What pleasure, God! of like a flame to born, A virteous fire, that ne'er to vice kan turn. What volupty! when trembling in my arms, The bosom of my maid my bosom warmeth! Perpetual kisses of her lips o'erflow, In holy embrace mighty virtue show.

      In letters written to his sister Cornelia about the same date, however, we see another side of his life in Leipzig. He has been excluded from the society in which he was formerly received, and he assigns as reasons that he is following the counsels of his father in refusing to engage in play, and that he cannot avoid showing a sense of his superiority in taste which gives offence. But, as we learn that Behrisch was also excluded from the same society, and that he was dismissed from the charge of his pupils on the ground of his loose life, we may infer that Goethe does not state all the reasons for his own social ostracism.[25]

      So things stood with him in October, 1766, and it is not till the following May that we hear of him again through his correspondence. In a letter to Cornelia written in that month he excuses himself for his long neglect of her. He has been busy, he has been ill, and the spring has come late. In this letter he writes of Käthchen as follows: "Among my acquaintances who are alive (he has just mentioned the death of Frau Böhme) the little Schönkopf does not deserve to be forgotten. She is a very good girl, with an uprightness of heart joined to agreeable naïveté, though her education has been more severe than good. She looks after my linen and other things when it is necessary, for she knows all about these matters, and is pleased to give me the benefit of her knowledge; and I like her well for that. Am I not a bit of a scamp, seeing I am in love with all these girls? Who could resist them when they are good; for as for beauty, that does not touch me; and, indeed, all my acquaintances are more good than beautiful."[26] This is not the tone of an ardent lover speaking of his mistress, and it is evident that Cornelia was not the confidant of his real relations to Käthchen, which, indeed, would have been as distasteful to her as to their father. In another letter, addressed to her in the following August, he is not more frank. There he tells her that Annette is now his muse, and that, as Herodotus names the books of his History after the nine muses, so he has given the name of Annette to a collection of twelve poetical pieces, magnificently copied in manuscript.[27] But, he significantly adds, Annette had no more to do with his poetry than the Muses had to do with the History of Herodotus.[28] To what extent this statement expressed the truth we shall presently see.
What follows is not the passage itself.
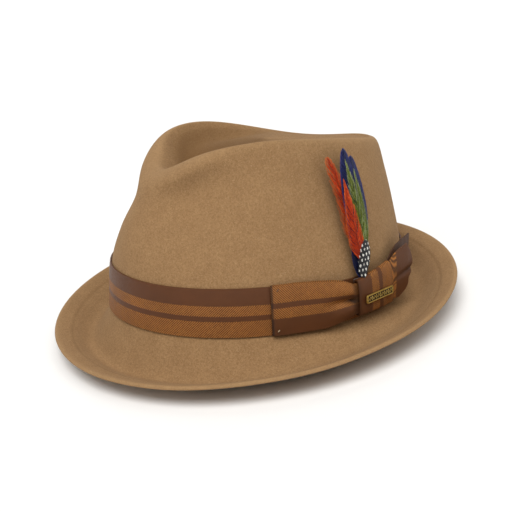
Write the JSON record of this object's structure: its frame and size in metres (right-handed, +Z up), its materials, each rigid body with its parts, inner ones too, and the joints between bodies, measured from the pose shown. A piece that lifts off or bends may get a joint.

      Goethe knew from the first that he could never make Käthchen his wife, and that sooner or later his lovemaking must come to an end. The end came in the spring of 1768 after two years' philandering which had not been all happiness. In a letter to Behrisch he thus relates the dénouement: "Oh, Behrisch," he writes, "I have begun to live! Could I but tell you the whole story! I cannot; it would cost me too much. Enough—we have separated, we are happy. … Behrisch, we are living in the pleasantest, friendliest intercourse. … We began with love and we end with friendship."[32] Goethe makes one of his characters say that estranged lovers, if they only manage things well, may still remain friends, and the remark was prompted by more than one experience of his own.

      When he was past his seventieth year, Goethe made a remark to his friend, Chancellor von Müller, which is applicable to every period of his life: "In the hundred things which interest me," he said, "there is always one which, as chief planet, holds the central place, and meanwhile the remaining Quodlibet of my life circles round it in many-changing phases, till each and all succeed in reaching the centre." Even in these distracted Leipzig years the mental process thus described is clearly visible. Neither Goethe's loves nor his other dissipations ever permanently dulled the intellectual side of his nature. While he was writing morbid letters to Behrisch, he was directing the studies of his sister with all the seriousness of a youthful pedagogue. Though he neglected the lectures of his professors, he was assimilating knowledge on every subject that appealed to his natural instincts. In truth, all the manifold activities of his later years were foreshadowed during his sojourn in Leipzig, as, indeed, they had already been foreshadowed during his boyhood in Frankfort.